The bench: Third party data (Specialists you bring on when it matters)
No team wins the game without impact subs. Blending multiple external data sources - with clear legal bases and robust vendor management - to sharpen signals and reduce friction:
Identity & Reputation
- Credit reference & identity verification data (e.g., name/date of birth/address match, thin file flags), to verify trust
- Email/phone intelligence: tenure, breach exposure, disposable domains, SIM swap, call risk scores.
- Device & IP intelligence: emulator/VM signals, TOR/proxy/VPN, device age
- Merchant & payments data: IBAN/merchant reputation, account age, mule clustering.
- Sanctions/Politically Exposed Person & adverse media screening
Assets & Context
- Vehicle: Vehicle Identification Number/number plate history, prior damage/salvage, mileage anomalies, market values.

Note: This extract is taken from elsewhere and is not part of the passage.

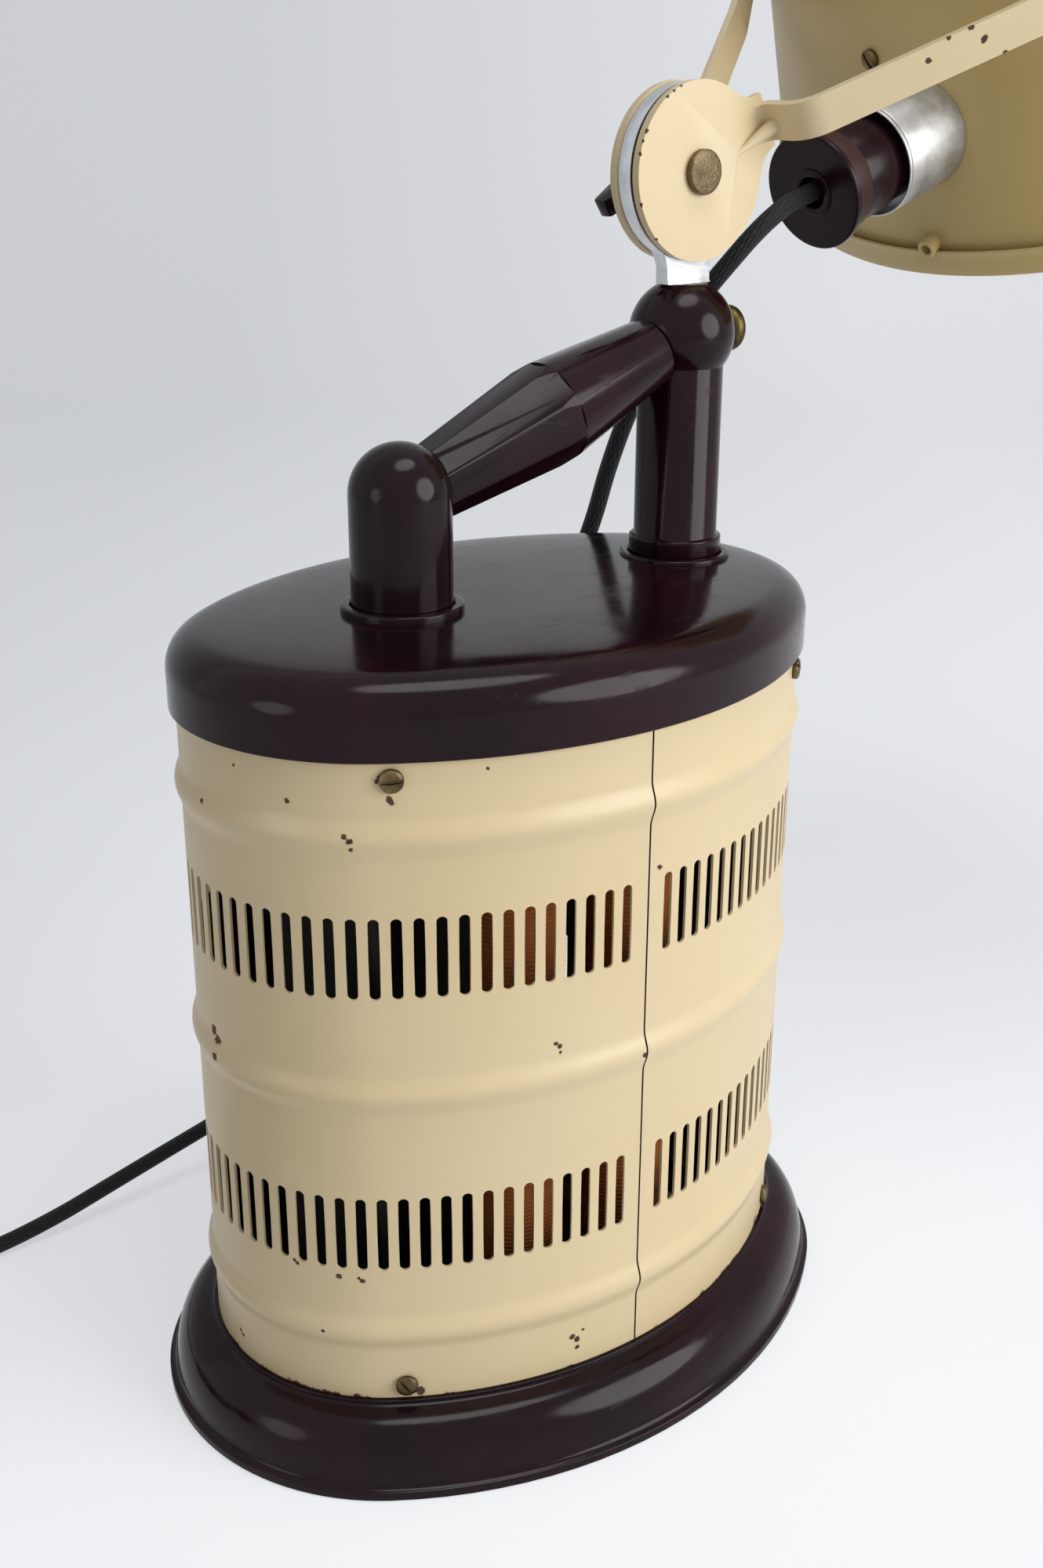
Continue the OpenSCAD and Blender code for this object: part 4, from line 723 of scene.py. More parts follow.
def half_shell():
    """The -X half of the shell: a strip with its beads, spun round the oval from seam to seam."""
    half_bead = (0, 1.3, 2.7, 4, 5.3, 6.7, 8)
    across_bead = [-i for i in half_bead[:0:-1]] + list(half_bead)
    levels = [SHELL_Z0] + [c + i for c in BEADS for i in across_bead] + [SHELL_Z1]
    seam = math.degrees(math.asin(SEAM_X / SIDE_R))
    gap = math.degrees(HALF_GAP / SIDE_R)
    start = 90 - seam + gap
    piece = drawn_line("shell_half", [side_spot(start, bead(z), z) for z in levels])
    bpy.ops.mesh.select_all(action="SELECT")
    inward = Vector(side_spot(start, -1, 0)) - Vector(side_spot(start, 0, 0))
    pull(inward)
    choose(piece, "FACE", lambda face: True)
    for centre, angle, steps in (((0, -SIDE_C), 180 - CORNER - start, 18), ((-END_C, 0), 2 * CORNER, 30),
                                 ((0, SIDE_C), 90 - seam - gap - CORNER, 16)):
        bpy.ops.mesh.spin(steps=steps, angle=-math.radians(angle), center=mm(*centre, 0), axis=(0, 0, 1))
    return close_up(piece)


def vent_slots():
    """All vent slots of one half shell as one cutter: a round-ended bar, copied along two rows."""
    half_len = (SLOT_LONG - SLOT_WIDE) / 2
    bar = begin("slot_bar", "circle", vertices=20, radius=SLOT_WIDE / 2 * MM, fill_type="NGON",
                rotation=(0, math.pi / 2, 0))
    settle()
    bpy.ops.object.mode_set(mode="EDIT")
    for sign in (1, -1):
        choose(bar, "VERT", lambda v, s=sign: v.co.z * s > 0.00001)
        bpy.ops.transform.translate(value=(0, 0, sign * half_len * MM))
    bpy.ops.mesh.select_all(action="SELECT")
    bpy.ops.transform.translate(value=mm(-5, 0, 0))
    pull(mm(10, 0, 0))
    close_up(bar)
    end_arc = END_R * math.radians(CORNER)
    side_arc = SIDE_R * math.radians(180 - 2 * CORNER)
    half_round = 2 * end_arc + side_arc
    seam_at = end_arc + side_arc / 2 - SEAM_X
    bars = []
    for i in range(SLOT_COUNT):
        s = seam_at + half_round / 2 + SLOT_PITCH * (i - (SLOT_COUNT - 1) / 2)
        flip = s >= half_round + end_arc
        s = s - half_round if flip else s
        if s < end_arc:
            centre, angle, r = (END_C, 0), s / END_R, END_R
        elif s < end_arc + side_arc:
            centre, angle, r = (0, -SIDE_C), math.radians(CORNER) + (s - end_arc) / SIDE_R, SIDE_R
        else:
            angle = math.radians(180 - CORNER) + (s - end_arc - side_arc) / END_R
            centre, r = (-END_C, 0), END_R
        for z in SLOT_ROWS:
            twin = bar.copy()
            twin.data = bar.data.copy()
            scene.collection.objects.link(twin)
            place = at(*centre, z) @ Matrix.Rotation(angle, 4, "Z") @ at(r, 0, 0)
            twin.matrix_world = turn(180, "Z") @ place if flip else place
            bars.append(twin)
    bpy.data.objects.remove(bar, do_unlink=True)
    return joined(bars)


def round_tool(radius, length, place, name="drill"):
    """A round cutter along Z of a place."""
    tool = begin(name, "cylinder", vertices=40, radius=radius * MM, depth=length * MM)
    tool.matrix_world = place
    settle(tool)
    return tool


def on_side(angle, z, flip=False):
    """A place on a side arc of the shell with Z along the outward normal."""
    place = at(0, -SIDE_C, 0) @ turn(angle, "Z") @ at(SIDE_R, 0, z) @ turn(90, "Y")
    return turn(180, "Z") @ place if flip else place


AT_LEAD_BUSH = on_side(59, 221)
AT_MAINS_GLAND = on_side(80, 38)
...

- Property: ownership/tenure, valuation bands, construction type, renovation permits.
- Geospatial & weather: peril verification at time of loss (hail, flood, wind), catastrophe footprints.
- Business & professional registries: company status, beneficial ownership, licensure (e.g., repairers, medical providers).
Bringing your team together
In rugby, the magic isn’t just raw power or pace, it’s the timing of the pass, the shape of the run, the trust in the system. Countering insurance fraud is the same. You’ll need the stability of well governed rules, the power of AI, the field coverage of real time network analytics, the finishing quality of document and voice forensics, and a bench of specialist third party data. But the win comes from orchestration: a single playbook, shared metrics, and constant learning.
Get that right, and you’ll not only reduce fraud loss and Special Investigation Unit (SIU) backlog - you’ll improve honest customer experience, improve straight through decisions, and build an adaptive defence that keeps playing at test match level, no matter how the opposition changes its tactics.